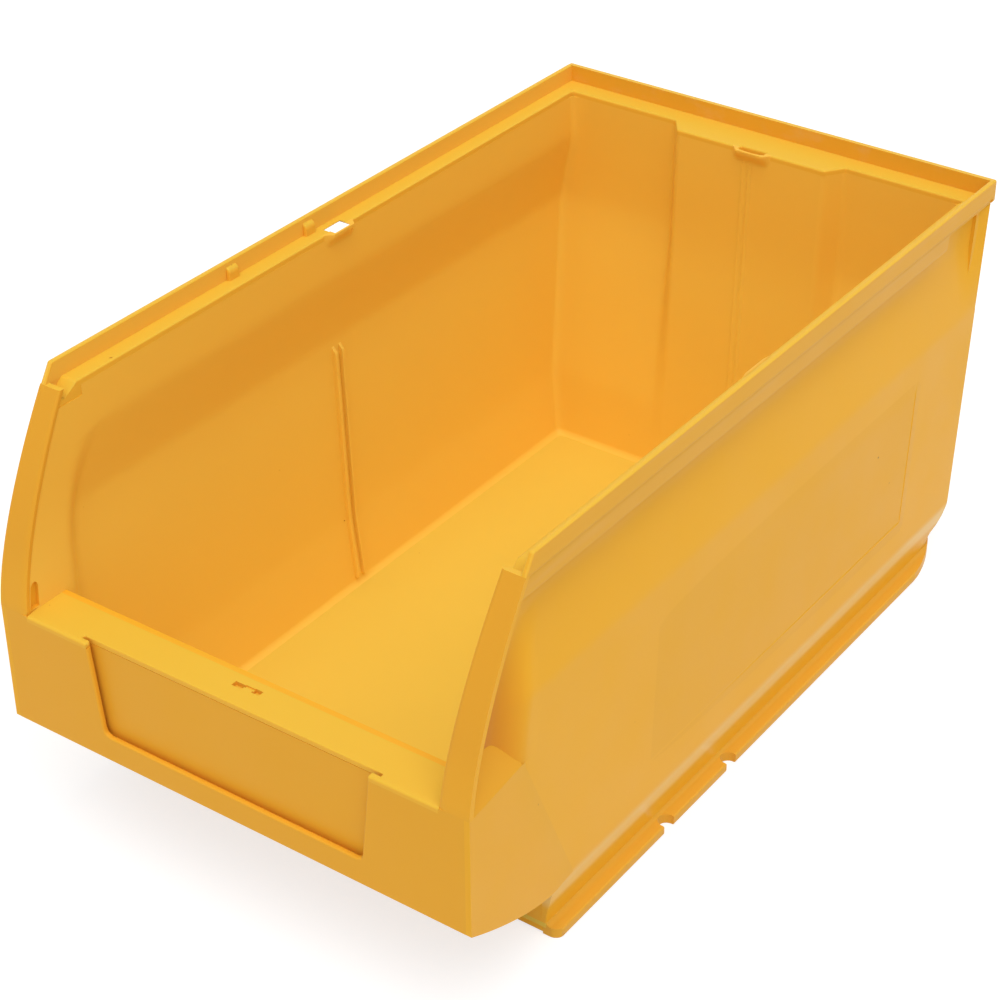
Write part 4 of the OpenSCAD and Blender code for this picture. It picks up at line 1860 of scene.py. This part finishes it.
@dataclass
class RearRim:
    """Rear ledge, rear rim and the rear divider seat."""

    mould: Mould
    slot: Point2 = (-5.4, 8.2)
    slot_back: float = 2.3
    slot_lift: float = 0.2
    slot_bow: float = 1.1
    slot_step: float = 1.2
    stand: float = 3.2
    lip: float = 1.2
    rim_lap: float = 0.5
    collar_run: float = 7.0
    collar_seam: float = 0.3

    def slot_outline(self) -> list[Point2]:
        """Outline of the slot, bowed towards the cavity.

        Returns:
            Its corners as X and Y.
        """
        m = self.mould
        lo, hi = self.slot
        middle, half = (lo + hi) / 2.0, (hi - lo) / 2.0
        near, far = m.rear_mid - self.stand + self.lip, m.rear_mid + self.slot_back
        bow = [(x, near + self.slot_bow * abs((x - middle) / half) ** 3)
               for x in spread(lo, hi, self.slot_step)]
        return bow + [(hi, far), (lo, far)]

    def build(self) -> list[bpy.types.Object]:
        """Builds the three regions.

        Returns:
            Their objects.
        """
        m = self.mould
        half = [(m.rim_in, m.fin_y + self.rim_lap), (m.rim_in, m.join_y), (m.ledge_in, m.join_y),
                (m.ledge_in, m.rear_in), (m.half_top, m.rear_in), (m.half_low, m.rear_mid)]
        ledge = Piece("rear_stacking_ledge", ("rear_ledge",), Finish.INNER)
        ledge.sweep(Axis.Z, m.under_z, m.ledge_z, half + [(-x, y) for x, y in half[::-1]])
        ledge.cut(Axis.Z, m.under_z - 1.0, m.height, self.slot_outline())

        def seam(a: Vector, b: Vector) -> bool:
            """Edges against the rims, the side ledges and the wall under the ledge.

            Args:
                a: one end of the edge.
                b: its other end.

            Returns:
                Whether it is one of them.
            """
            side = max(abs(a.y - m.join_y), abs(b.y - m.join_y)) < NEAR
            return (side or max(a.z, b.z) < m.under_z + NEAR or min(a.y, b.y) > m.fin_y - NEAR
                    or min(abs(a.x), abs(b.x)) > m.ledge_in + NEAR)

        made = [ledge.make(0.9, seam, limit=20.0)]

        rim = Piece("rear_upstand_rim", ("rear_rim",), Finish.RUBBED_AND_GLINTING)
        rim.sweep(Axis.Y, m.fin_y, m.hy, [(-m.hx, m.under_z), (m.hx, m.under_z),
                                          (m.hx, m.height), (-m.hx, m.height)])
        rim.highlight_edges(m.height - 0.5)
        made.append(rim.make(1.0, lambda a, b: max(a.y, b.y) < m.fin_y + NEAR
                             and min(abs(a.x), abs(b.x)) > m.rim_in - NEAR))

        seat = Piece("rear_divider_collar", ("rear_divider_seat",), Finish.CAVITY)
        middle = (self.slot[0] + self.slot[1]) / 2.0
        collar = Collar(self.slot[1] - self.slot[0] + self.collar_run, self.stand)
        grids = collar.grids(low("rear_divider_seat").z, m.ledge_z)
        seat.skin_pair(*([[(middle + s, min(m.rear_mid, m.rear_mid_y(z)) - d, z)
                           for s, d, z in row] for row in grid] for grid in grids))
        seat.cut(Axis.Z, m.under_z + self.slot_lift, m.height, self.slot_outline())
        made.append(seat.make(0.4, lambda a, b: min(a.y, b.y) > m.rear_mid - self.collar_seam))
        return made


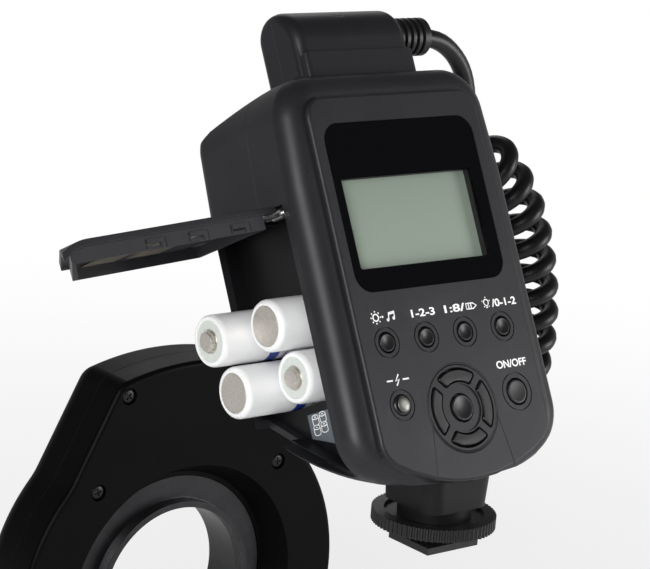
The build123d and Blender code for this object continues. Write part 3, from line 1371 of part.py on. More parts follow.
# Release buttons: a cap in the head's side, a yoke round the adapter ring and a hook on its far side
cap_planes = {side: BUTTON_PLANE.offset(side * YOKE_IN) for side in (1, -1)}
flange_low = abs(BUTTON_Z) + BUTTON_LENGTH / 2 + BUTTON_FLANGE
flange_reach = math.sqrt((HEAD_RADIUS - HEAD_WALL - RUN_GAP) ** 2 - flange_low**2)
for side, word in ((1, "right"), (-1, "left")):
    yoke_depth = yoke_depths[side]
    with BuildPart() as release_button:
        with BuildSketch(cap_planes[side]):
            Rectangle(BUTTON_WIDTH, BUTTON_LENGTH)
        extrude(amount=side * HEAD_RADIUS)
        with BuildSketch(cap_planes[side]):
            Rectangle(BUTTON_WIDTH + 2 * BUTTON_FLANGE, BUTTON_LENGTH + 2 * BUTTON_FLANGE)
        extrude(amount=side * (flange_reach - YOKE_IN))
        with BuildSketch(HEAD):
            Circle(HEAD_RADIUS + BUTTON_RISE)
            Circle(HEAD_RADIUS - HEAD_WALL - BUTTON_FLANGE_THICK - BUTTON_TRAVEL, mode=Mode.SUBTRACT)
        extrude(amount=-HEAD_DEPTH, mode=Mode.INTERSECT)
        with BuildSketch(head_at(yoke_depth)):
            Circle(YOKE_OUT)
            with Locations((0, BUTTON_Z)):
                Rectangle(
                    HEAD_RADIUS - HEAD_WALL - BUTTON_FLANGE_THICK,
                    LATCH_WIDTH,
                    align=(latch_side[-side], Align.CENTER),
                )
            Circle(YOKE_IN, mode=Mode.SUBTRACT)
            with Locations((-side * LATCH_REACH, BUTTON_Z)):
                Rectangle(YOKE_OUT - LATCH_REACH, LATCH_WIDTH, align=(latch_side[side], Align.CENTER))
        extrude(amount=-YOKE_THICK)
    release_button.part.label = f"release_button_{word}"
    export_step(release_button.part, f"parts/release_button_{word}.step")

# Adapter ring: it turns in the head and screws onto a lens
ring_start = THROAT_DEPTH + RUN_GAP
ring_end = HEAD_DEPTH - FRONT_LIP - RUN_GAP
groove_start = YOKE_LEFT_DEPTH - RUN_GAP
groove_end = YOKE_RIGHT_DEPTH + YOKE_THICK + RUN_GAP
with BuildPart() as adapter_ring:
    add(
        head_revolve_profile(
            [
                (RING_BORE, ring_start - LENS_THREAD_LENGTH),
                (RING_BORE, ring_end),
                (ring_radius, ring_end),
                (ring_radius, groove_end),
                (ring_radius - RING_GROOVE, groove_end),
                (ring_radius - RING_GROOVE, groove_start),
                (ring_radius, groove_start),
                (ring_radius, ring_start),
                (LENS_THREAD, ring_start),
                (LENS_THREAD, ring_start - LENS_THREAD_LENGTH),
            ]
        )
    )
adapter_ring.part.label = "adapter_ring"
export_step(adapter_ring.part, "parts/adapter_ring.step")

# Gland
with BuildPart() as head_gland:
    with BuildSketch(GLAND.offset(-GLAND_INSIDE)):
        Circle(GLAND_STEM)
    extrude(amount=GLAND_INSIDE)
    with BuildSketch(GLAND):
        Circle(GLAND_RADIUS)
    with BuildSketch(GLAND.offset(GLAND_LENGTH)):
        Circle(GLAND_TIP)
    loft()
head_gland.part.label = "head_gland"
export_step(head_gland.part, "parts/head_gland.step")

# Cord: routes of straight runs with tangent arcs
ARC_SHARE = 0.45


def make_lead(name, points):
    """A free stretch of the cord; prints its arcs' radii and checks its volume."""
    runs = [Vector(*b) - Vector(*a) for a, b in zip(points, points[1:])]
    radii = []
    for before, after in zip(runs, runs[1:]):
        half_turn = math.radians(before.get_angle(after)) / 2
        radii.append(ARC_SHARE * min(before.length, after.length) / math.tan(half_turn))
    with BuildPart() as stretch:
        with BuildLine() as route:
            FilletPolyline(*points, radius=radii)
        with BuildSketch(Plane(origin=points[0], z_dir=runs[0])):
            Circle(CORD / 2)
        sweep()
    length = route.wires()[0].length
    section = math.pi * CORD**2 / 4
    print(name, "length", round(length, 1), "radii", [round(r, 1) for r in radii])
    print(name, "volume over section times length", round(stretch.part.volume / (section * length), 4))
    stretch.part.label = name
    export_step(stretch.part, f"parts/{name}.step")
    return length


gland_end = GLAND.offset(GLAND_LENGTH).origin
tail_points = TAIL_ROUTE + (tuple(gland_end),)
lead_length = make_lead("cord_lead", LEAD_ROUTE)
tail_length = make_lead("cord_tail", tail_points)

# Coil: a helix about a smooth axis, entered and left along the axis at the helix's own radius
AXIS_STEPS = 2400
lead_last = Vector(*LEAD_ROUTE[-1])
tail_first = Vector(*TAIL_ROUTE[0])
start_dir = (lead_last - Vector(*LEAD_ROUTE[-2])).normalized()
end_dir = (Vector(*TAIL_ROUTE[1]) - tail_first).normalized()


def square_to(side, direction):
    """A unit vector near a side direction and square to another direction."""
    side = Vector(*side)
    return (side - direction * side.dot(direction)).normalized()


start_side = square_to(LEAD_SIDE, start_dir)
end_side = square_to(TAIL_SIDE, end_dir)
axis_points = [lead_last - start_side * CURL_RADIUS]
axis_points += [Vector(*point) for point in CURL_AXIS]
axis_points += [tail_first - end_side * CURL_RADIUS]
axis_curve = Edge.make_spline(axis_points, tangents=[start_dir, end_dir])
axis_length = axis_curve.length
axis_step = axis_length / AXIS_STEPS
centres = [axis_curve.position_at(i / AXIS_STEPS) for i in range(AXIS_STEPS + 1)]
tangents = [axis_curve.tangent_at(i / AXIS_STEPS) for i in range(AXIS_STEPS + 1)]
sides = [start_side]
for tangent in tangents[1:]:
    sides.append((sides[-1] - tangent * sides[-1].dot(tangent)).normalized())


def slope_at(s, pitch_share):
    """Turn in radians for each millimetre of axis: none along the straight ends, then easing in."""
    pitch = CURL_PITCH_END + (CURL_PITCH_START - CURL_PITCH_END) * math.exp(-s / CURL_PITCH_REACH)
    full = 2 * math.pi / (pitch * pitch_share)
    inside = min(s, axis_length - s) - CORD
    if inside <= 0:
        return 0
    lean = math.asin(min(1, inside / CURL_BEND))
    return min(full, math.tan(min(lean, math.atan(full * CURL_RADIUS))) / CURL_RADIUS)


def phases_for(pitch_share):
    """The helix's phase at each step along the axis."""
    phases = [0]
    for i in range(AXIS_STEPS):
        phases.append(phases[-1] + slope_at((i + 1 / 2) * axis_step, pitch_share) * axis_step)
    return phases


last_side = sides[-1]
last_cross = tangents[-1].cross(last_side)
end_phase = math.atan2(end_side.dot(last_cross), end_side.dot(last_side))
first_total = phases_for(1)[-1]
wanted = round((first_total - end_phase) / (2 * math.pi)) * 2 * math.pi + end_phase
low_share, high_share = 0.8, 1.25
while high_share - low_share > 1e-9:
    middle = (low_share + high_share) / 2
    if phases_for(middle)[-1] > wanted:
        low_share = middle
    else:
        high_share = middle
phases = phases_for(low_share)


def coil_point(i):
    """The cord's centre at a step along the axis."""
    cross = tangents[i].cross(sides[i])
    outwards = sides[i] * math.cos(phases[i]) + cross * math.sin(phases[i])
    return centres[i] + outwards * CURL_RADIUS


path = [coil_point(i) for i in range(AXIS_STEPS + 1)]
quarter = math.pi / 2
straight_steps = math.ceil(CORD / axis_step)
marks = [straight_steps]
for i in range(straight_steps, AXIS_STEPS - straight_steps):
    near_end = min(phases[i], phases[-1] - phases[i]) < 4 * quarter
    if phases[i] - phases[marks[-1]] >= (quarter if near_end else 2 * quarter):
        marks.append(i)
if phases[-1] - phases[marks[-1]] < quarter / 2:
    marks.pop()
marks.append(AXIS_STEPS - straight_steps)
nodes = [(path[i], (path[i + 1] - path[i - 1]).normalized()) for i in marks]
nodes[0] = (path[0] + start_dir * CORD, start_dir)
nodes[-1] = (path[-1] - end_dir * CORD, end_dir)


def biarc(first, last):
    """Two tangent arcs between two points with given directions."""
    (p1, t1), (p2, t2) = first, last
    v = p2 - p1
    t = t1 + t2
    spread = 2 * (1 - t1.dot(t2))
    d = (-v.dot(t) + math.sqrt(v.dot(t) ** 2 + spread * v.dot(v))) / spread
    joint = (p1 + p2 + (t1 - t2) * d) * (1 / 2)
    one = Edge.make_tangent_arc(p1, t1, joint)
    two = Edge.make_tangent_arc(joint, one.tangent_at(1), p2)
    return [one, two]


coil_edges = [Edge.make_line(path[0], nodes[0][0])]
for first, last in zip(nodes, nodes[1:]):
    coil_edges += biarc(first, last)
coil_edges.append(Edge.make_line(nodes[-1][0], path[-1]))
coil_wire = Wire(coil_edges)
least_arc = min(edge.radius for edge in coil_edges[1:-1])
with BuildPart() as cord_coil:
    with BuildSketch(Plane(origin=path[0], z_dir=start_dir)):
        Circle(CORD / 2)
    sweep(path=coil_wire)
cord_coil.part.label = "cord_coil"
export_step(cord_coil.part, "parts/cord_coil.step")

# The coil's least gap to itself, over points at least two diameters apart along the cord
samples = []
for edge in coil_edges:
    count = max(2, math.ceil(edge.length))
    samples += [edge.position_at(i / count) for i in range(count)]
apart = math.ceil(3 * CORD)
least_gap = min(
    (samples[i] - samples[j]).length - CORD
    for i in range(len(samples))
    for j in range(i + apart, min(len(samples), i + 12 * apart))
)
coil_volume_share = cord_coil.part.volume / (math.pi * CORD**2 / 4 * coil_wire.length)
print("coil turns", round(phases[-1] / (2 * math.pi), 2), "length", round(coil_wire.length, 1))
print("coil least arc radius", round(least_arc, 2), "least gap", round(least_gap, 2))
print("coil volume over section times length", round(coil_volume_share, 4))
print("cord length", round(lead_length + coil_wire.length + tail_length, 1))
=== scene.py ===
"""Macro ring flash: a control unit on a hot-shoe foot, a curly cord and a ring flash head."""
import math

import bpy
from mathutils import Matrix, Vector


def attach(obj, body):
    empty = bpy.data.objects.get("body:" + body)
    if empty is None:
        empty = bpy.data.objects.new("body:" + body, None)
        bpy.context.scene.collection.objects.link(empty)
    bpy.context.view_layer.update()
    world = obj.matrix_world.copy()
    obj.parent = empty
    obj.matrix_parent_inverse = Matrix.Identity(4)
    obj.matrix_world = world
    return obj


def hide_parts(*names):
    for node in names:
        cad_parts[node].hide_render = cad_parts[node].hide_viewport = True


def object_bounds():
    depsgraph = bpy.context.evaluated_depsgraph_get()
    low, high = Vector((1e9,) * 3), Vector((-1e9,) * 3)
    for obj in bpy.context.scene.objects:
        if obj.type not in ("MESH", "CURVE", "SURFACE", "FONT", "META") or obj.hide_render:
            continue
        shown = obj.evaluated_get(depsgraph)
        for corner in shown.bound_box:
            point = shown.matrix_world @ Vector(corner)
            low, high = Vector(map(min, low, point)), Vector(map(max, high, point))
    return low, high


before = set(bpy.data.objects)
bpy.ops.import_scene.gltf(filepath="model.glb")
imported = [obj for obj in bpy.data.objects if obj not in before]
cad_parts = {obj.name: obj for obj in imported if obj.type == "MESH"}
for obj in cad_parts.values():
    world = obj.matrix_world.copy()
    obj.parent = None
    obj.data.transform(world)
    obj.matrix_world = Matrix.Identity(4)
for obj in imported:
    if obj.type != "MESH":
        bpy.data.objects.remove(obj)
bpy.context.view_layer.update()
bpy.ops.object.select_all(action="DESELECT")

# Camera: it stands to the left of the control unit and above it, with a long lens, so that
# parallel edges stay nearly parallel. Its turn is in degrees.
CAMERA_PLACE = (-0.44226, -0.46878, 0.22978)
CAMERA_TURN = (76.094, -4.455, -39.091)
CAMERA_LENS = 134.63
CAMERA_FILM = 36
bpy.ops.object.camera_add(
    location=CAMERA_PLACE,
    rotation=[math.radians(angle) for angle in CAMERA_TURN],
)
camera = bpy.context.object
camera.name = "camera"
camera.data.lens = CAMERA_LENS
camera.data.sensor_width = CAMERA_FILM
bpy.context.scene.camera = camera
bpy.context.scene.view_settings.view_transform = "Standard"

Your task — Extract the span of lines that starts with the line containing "# The coil's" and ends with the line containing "cad_parts[node].hide_render = cad_parts[node].hide_viewport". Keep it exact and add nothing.

Final result —
# The coil's least gap to itself, over points at least two diameters apart along the cord
samples = []
for edge in coil_edges:
    count = max(2, math.ceil(edge.length))
    samples += [edge.position_at(i / count) for i in range(count)]
apart = math.ceil(3 * CORD)
least_gap = min(
    (samples[i] - samples[j]).length - CORD
    for i in range(len(samples))
    for j in range(i + apart, min(len(samples), i + 12 * apart))
)
coil_volume_share = cord_coil.part.volume / (math.pi * CORD**2 / 4 * coil_wire.length)
print("coil turns", round(phases[-1] / (2 * math.pi), 2), "length", round(coil_wire.length, 1))
print("coil least arc radius", round(least_arc, 2), "least gap", round(least_gap, 2))
print("coil volume over section times length", round(coil_volume_share, 4))
print("cord length", round(lead_length + coil_wire.length + tail_length, 1))
=== scene.py ===
"""Macro ring flash: a control unit on a hot-shoe foot, a curly cord and a ring flash head."""
import math

import bpy
from mathutils import Matrix, Vector


def attach(obj, body):
    empty = bpy.data.objects.get("body:" + body)
    if empty is None:
        empty = bpy.data.objects.new("body:" + body, None)
        bpy.context.scene.collection.objects.link(empty)
    bpy.context.view_layer.update()
    world = obj.matrix_world.copy()
    obj.parent = empty
    obj.matrix_parent_inverse = Matrix.Identity(4)
    obj.matrix_world = world
    return obj


def hide_parts(*names):
    for node in names:
        cad_parts[node].hide_render = cad_parts[node].hide_viewport = True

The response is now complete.